The Ultimate Performance plan was introduced by Microsoft as a “no compromises” profile for high-end workstations where latency wins over every watt. Technically, it is simply a policy set that pushes minimum processor states toward 100%, disables many power-saving timers, and prevents storage and peripheral selective suspend. In other words, it forces hardware to stay ready at full performance.
Key points about Ultimate Performance:

• It is intended for workstation-class tasks — sustained multi-threaded compute, complex simulations, large-scale VM hosts, or tightly time-sensitive lab workloads.
• On consumer desktops, the real-world benefit is often negligible unless you have a workload that frequently waits on micro-latencies produced by power state transitions.
• On laptops it’s usually a bad idea because it dramatically reduces battery life and stresses thermal limits, potentially shortening battery lifespan.

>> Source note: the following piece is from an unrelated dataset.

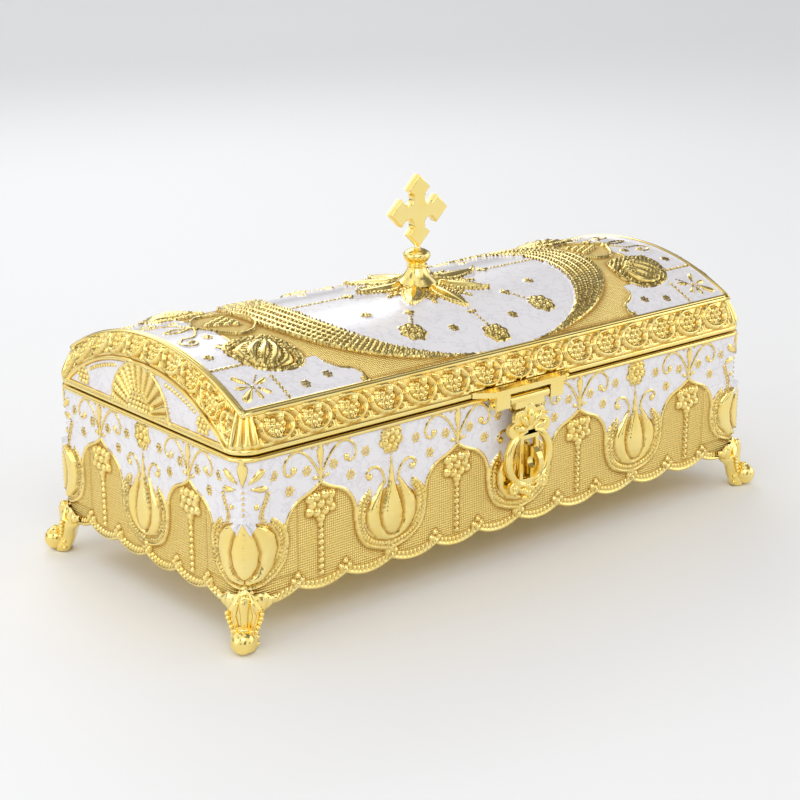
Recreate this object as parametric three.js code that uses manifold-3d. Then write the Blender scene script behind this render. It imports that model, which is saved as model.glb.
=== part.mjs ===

Contrary to some reports, Ultimate Performance is still present in modern Windows builds but is often hidden on devices that use Modern Standby or where OEMs lock down power profiles. You can enable or duplicate the scheme manually with a single elevated command; the duplication command (commonly shown in community documentation) is:
powercfg -duplicatescheme e9a42b02-d5df-448d-aa00-03f14749eb61
That command clones the built-in Ultimate Performance GUID and makes it selectable in Control Panel’s Power Options. Multiple independent guides and forum threads document this same GUID and procedure. If you see claims that Windows 11 “removed” Ultimate Performance entirely, treat them skeptically: it may be hidden by system firmware or by Modern Standby policies, but it is still present and can be added on many systems. However, that doesn’t mean you should use it — for most desktop and laptop users Balanced or a tuned custom plan is preferable.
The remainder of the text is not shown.